Exercise aim
Write out again, unaltered, the lines from the start through the line containing "finish(strap, [name], PILE, 50.0)".

Information provided

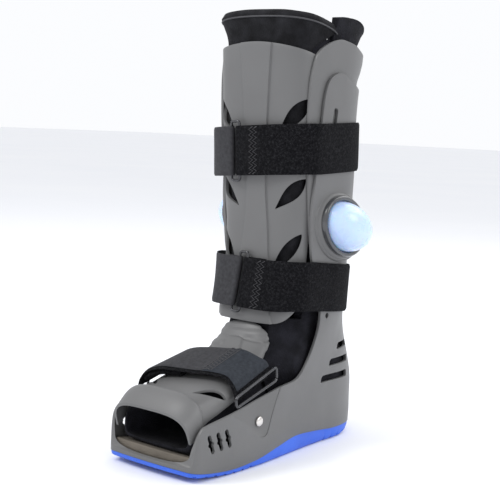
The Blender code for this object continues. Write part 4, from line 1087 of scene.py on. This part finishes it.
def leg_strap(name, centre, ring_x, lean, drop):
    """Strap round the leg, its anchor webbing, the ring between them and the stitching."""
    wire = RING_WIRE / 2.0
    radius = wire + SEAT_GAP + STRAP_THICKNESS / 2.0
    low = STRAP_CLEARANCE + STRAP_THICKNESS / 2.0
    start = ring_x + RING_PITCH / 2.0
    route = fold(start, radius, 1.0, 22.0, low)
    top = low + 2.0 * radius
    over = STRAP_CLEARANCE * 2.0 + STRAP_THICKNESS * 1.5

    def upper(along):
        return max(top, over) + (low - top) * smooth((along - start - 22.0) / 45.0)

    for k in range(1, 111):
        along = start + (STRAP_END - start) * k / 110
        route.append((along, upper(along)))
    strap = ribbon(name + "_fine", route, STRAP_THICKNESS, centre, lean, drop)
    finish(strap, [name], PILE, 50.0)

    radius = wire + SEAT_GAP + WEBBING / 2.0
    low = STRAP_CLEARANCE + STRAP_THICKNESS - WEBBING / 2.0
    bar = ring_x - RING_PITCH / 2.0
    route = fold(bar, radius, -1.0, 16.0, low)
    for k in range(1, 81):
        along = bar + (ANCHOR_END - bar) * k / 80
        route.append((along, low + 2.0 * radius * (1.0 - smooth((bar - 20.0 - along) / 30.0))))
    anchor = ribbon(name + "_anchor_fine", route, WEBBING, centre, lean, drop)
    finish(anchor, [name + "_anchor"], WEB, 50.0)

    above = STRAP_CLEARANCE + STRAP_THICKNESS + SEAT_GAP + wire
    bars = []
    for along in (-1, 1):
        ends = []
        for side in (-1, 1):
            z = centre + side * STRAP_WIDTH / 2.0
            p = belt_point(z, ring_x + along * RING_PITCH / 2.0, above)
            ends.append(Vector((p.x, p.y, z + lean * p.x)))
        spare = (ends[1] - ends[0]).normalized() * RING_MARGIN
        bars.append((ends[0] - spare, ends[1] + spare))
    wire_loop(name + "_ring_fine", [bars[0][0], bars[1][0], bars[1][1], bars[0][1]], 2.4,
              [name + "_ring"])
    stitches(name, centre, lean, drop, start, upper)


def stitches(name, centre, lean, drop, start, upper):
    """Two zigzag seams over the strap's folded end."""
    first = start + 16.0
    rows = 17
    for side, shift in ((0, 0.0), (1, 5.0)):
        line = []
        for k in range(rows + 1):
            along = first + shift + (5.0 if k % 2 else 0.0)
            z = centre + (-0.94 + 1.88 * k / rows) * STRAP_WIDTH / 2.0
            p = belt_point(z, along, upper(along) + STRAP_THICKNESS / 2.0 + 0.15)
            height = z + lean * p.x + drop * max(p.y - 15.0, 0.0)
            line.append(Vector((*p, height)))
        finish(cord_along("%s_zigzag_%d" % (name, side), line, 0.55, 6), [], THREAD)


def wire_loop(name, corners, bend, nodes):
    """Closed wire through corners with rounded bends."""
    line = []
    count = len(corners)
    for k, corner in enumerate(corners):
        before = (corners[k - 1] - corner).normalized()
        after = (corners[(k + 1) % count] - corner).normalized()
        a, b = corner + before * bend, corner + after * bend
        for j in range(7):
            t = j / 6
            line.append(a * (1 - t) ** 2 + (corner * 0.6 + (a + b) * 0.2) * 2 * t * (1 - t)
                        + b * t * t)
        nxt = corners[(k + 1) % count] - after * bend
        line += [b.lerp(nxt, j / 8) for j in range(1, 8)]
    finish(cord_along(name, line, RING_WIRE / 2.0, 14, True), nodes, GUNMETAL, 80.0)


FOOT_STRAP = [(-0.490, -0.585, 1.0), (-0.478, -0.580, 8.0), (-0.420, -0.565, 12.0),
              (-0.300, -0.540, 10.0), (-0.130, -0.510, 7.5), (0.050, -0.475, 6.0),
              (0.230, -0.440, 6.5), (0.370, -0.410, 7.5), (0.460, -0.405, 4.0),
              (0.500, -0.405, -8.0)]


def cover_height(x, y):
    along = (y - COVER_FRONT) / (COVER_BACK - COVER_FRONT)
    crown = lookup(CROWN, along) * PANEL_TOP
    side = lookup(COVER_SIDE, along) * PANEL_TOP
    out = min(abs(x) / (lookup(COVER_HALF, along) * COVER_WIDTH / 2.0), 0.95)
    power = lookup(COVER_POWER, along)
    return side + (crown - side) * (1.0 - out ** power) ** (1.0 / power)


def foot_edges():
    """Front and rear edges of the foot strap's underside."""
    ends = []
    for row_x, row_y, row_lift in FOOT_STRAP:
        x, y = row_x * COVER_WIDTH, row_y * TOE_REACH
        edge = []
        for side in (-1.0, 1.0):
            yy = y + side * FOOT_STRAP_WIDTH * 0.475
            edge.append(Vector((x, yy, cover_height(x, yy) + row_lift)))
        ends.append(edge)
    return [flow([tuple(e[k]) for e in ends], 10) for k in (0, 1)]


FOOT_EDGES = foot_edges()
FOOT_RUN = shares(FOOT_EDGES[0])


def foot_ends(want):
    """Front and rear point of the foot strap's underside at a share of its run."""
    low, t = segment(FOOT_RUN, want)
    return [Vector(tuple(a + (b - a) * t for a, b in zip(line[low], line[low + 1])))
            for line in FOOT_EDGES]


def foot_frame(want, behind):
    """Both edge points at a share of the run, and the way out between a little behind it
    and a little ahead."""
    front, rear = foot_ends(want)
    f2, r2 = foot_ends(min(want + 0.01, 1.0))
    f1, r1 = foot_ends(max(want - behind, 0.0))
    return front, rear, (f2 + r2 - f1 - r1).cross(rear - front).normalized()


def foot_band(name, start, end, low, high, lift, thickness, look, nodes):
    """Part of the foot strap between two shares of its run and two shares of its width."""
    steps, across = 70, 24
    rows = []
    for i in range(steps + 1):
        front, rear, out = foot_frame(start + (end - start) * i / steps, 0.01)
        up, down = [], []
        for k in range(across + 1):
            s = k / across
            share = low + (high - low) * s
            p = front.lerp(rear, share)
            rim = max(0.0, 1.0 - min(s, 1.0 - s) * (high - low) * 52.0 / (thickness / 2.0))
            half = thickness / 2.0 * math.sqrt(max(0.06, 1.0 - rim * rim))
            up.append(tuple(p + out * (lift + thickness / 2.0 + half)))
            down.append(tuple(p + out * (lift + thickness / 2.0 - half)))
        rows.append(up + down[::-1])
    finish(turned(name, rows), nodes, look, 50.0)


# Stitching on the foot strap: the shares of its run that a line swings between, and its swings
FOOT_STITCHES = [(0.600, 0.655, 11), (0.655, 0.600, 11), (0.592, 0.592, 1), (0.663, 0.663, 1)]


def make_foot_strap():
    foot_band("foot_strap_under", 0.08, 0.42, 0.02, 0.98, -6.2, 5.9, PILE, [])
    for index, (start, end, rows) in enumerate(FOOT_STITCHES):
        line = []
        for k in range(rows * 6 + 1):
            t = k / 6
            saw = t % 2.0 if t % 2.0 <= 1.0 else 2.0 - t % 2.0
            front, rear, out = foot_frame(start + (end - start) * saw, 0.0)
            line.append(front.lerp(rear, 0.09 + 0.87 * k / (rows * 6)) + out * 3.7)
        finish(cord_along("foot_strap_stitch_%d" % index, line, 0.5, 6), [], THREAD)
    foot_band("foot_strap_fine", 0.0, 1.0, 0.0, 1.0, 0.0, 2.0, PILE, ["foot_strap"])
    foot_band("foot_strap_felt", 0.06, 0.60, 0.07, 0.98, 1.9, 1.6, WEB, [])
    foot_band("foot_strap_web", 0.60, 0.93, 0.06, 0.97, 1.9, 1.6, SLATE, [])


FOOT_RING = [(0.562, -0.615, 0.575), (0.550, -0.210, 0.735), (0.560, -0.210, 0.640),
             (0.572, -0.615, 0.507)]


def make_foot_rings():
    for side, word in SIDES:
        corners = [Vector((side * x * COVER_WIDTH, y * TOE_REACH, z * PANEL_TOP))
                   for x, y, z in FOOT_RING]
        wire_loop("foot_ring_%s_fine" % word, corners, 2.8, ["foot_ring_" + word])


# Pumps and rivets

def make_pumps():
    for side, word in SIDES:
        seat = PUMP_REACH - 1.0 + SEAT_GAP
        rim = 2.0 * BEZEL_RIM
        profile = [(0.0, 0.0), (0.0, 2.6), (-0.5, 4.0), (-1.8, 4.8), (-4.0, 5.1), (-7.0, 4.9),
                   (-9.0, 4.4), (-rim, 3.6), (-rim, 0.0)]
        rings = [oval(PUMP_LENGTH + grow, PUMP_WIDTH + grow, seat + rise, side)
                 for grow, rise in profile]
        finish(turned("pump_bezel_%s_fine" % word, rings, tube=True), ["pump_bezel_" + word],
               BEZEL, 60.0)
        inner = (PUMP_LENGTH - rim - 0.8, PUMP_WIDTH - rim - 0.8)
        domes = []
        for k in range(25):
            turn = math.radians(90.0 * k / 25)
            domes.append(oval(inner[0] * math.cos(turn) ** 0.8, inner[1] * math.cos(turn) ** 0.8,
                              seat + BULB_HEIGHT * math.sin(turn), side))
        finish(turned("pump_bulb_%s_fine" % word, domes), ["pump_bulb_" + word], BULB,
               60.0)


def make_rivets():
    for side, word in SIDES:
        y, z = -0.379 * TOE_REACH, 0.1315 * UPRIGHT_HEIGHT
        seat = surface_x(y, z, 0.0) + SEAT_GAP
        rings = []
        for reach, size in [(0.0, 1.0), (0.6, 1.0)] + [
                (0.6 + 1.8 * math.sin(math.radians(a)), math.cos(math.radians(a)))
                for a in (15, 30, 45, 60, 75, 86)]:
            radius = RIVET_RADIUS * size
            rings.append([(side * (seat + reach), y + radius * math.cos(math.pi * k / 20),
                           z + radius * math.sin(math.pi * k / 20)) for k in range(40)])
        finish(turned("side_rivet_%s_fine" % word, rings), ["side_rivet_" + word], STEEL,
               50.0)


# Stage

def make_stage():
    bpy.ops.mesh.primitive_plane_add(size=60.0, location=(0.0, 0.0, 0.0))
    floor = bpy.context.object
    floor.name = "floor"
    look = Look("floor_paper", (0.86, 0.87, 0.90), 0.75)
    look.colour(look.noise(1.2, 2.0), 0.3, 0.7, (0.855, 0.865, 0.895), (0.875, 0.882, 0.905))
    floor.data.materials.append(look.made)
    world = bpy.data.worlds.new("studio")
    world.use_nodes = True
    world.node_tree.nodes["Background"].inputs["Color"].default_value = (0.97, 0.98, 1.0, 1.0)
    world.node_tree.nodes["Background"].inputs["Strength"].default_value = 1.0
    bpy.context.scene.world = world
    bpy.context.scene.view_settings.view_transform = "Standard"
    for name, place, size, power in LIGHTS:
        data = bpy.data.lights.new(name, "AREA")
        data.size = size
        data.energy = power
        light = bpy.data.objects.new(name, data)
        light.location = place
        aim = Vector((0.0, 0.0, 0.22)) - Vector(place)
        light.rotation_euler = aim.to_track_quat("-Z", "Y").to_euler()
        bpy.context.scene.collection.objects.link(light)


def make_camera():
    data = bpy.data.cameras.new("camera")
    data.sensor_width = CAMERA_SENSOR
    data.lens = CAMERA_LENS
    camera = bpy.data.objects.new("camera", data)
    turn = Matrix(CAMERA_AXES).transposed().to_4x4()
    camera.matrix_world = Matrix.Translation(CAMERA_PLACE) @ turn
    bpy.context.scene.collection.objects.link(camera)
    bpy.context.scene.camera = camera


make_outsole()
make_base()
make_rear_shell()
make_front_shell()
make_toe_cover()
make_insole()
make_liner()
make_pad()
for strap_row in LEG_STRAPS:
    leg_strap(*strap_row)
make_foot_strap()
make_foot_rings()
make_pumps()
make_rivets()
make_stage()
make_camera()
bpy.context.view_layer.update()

Output of the exercise
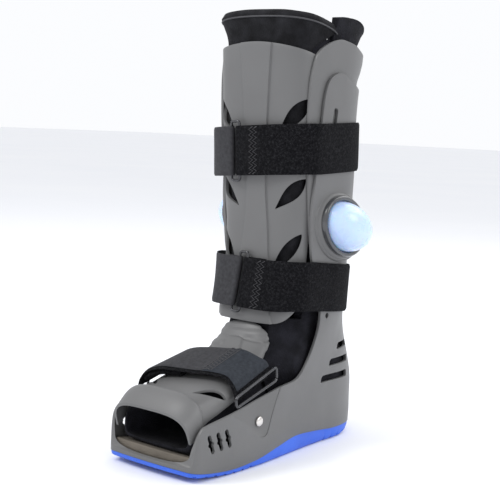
The Blender code for this object continues. Write part 4, from line 1087 of scene.py on. This part finishes it.
def leg_strap(name, centre, ring_x, lean, drop):
    """Strap round the leg, its anchor webbing, the ring between them and the stitching."""
    wire = RING_WIRE / 2.0
    radius = wire + SEAT_GAP + STRAP_THICKNESS / 2.0
    low = STRAP_CLEARANCE + STRAP_THICKNESS / 2.0
    start = ring_x + RING_PITCH / 2.0
    route = fold(start, radius, 1.0, 22.0, low)
    top = low + 2.0 * radius
    over = STRAP_CLEARANCE * 2.0 + STRAP_THICKNESS * 1.5

    def upper(along):
        return max(top, over) + (low - top) * smooth((along - start - 22.0) / 45.0)

    for k in range(1, 111):
        along = start + (STRAP_END - start) * k / 110
        route.append((along, upper(along)))
    strap = ribbon(name + "_fine", route, STRAP_THICKNESS, centre, lean, drop)
    finish(strap, [name], PILE, 50.0)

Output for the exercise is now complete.